Rudy Magallanes, a spokesman for Mr. Earle, said the prosecutor's office was still reviewing the appeals court opinion and he had no immediate comment, the Associated Press reports.

At home in Carolina

Fred Thompson focused on conservative themes as he courted Republican loyalists in Columbia, S.C., yesterday. It was his initial visit to the first-in-the-South primary state since becoming a prospective presidential candidate.

"I don't feel like I've left home," Mr. Thompson said in his slow drawl, a day after raising money in Nashville.

Mr. Thompson, 64, an actor and former Tennessee senator, has no serious political organization in South Carolina. Yet, he was greeted enthusiastically by about 400 people at a lunchtime fundraiser for the state Republican Party, the Associated Press reports.

Mr. Thompson is expected to declare his candidacy next month.

Hillary's pal

Guests at a high-dollar fundraiser for Hillary Rodham Clinton on Tuesday were treated to cocktails, dinner and an hourlong business tutorial from billionaire Warren Buffett.

Mr. Buffett, the founder of the Omaha, Neb.-based Berkshire Hathaway Inc. and one of the world's richest men, co-hosted the New York City fundraiser, which brought in at least $1 million for Mrs. Clinton's presidential effort.

Mr. Buffett, a Democrat, has not formally endorsed Mrs. Clinton, but guests at the dinner said he called the New York senator "the person to run the country."

He is also expected to host an event for rival Democrat Sen. Barack Obama later this summer and has spoken favorably about the presidential prospects of New York Mayor Michael Bloomberg, who recently left the Republican Party to become an independent.

Mr. Buffett joined Mrs. Clinton onstage after the fundraiser to field questions from attendees about his views on American competitiveness, smart investing, education and even the global nuclear threat, the Associated Press reports.

Party crasher

Republican presidential candidate Ron Paul will add party crashing to his campaign tactics this weekend.

The Texas congressman, who has struggled to top 1 percent in national polls, wasn't invited to a forum of presidential candidates Saturday in Des Moines, Iowa. The gathering is sponsored by the Iowa Christian Alliance and the watchdog group Iowans for Tax Relief.

Instead of grumbling, Mr. Paul's campaign decided to hold its own party — in the same hall as the forum. They're calling it a celebration of life and liberty, the Associated Press reports.

Campaign spokesman Jesse Benton said it has been frustrating to be excluded, especially since Mr.
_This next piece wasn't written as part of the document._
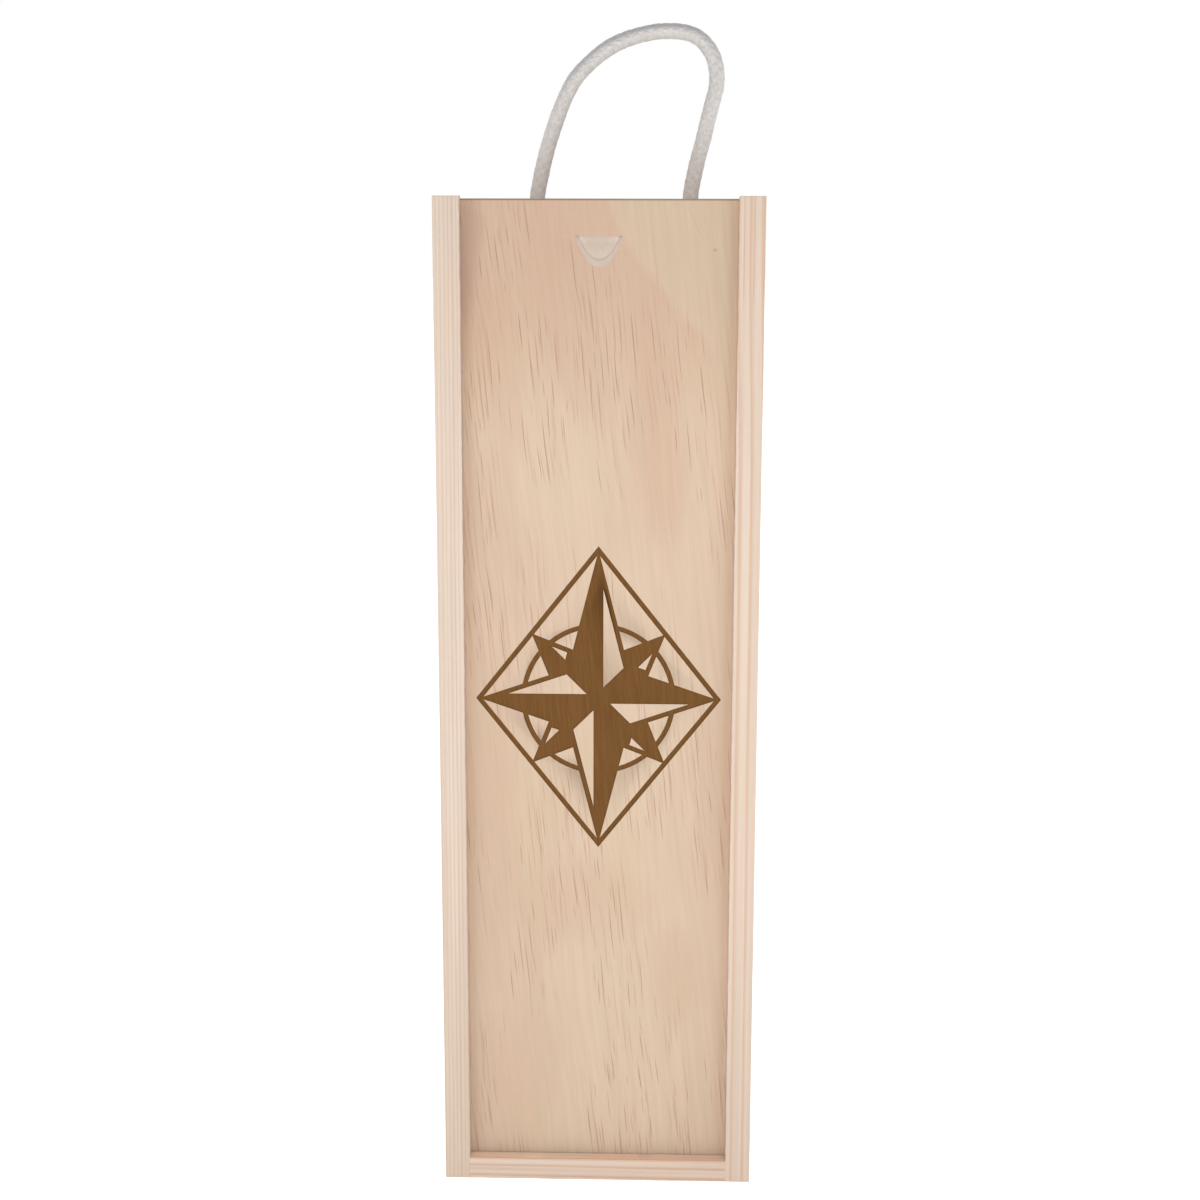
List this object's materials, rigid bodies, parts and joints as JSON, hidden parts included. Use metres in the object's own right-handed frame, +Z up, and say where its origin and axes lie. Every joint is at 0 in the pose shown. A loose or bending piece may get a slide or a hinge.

Paul has consistently opposed abortion and is known nationally for his advocacy of lowering taxes.

"It's just a little head-scratching," Mr. Benton said.

Ed Failor Jr., executive vice president of Iowans for Tax Relief, said some candidates weren't invited in order to keep the event from stretching on too long.

Birthday boy

"All together now, let's sing 'Happy Birthday to You' to Congress's newest 40-year-old, Rep. Patrick Kennedy," Paul Bedard writes in the Washington Whispers column at www.usnews.com.

"There's a party and, naturally for a congressman and a Kennedy, it's being turned into a political fundraiser for his re-election. We just intercepted the invite, and it looks to be a doozy. It's [tonight] in New York City and hosted by dad Sen. Edward Kennedy, brother and sister-in-law Edward Jr. and Katherine, and cousin Caroline Kennedy and her hubby, Ed Schlossberg. This isn't some BYOB fete. Tickets are $1,000 to $5,000."